*Records to use*:
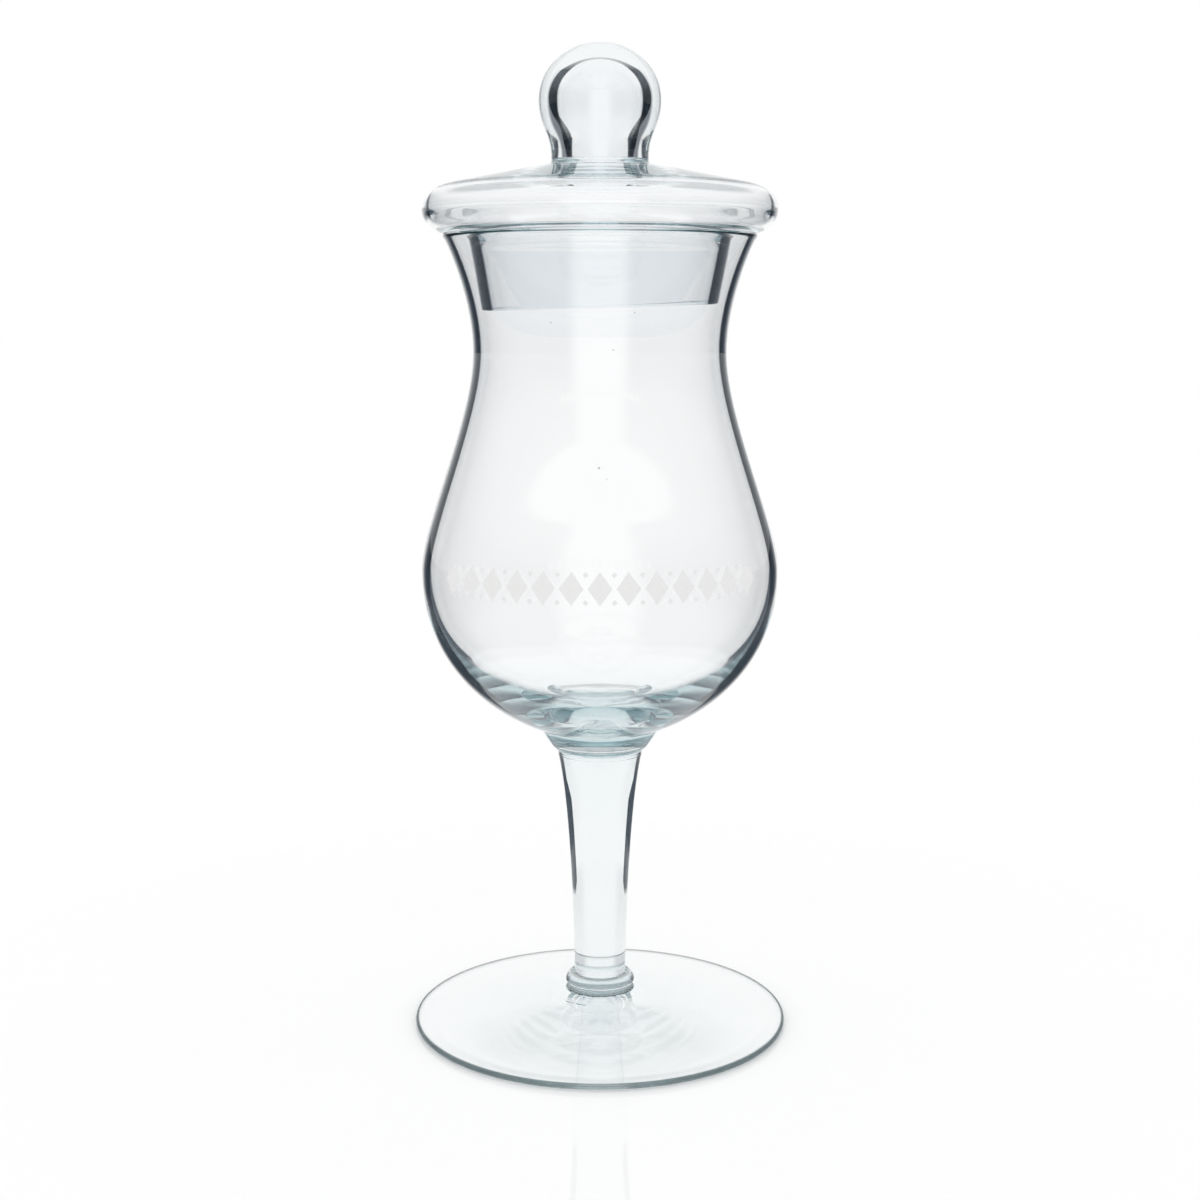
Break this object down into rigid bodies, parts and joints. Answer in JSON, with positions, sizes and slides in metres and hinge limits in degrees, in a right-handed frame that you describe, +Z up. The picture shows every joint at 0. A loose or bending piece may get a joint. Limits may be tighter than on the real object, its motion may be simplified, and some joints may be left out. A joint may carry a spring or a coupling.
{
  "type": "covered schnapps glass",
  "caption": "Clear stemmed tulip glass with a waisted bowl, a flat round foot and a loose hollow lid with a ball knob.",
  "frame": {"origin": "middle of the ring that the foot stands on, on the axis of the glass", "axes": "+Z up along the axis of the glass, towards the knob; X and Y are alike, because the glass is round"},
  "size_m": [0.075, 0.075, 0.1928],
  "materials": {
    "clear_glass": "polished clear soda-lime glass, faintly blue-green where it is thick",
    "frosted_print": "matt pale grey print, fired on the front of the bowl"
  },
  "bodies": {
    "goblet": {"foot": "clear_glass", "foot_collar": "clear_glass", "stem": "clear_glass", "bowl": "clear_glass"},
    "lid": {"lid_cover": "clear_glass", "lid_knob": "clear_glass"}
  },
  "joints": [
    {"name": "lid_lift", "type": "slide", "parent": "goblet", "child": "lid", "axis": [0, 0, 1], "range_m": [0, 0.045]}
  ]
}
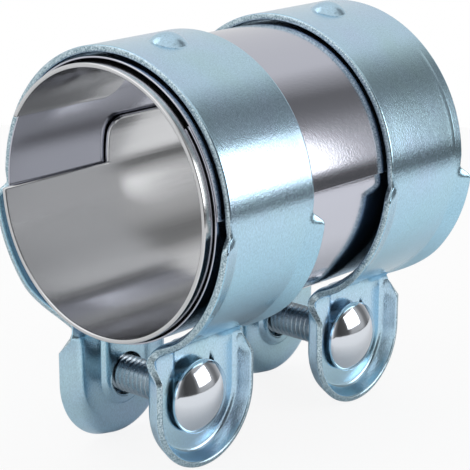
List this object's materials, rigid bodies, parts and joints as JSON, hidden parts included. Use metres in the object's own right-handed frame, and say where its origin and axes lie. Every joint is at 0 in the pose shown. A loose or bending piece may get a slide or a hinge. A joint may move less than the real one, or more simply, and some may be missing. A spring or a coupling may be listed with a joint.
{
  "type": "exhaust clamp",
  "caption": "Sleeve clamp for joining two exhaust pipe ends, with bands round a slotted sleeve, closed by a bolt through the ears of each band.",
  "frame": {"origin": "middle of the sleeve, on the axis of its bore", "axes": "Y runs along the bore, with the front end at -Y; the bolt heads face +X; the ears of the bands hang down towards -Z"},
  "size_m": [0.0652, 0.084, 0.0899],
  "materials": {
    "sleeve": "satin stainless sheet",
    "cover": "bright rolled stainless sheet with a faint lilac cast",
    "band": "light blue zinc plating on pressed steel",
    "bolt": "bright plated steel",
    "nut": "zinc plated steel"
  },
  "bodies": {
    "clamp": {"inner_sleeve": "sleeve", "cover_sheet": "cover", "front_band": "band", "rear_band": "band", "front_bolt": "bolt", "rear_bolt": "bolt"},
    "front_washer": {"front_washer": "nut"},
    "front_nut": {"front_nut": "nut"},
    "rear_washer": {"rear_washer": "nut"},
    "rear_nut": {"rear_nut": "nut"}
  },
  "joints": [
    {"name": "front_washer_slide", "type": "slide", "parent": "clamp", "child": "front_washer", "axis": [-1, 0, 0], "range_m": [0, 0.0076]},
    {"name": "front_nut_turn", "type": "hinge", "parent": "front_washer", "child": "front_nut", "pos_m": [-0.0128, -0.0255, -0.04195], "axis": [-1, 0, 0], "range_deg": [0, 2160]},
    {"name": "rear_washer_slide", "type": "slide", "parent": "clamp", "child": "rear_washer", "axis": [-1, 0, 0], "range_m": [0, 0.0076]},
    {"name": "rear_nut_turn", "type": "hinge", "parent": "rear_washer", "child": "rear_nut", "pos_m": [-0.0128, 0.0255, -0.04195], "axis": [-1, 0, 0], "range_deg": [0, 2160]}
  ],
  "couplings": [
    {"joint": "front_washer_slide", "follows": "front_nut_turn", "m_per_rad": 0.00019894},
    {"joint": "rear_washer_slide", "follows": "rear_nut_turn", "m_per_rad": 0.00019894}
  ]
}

*Your goal*:
Each line holding "down" must be found and copied.

*Answer to the task*:
Break this object down into rigid bodies, parts and joints. Answer in JSON, with positions, sizes and slides in metres and hinge limits in degrees, in a right-handed frame that you describe, +Z up. The picture shows every joint at 0. A loose or bending piece may get a joint. Limits may be tighter than on the real object, its motion may be simplified, and some joints may be left out. A joint may carry a spring or a coupling.
  "frame": {"origin": "middle of the sleeve, on the axis of its bore", "axes": "Y runs along the bore, with the front end at -Y; the bolt heads face +X; the ears of the bands hang down towards -Z"},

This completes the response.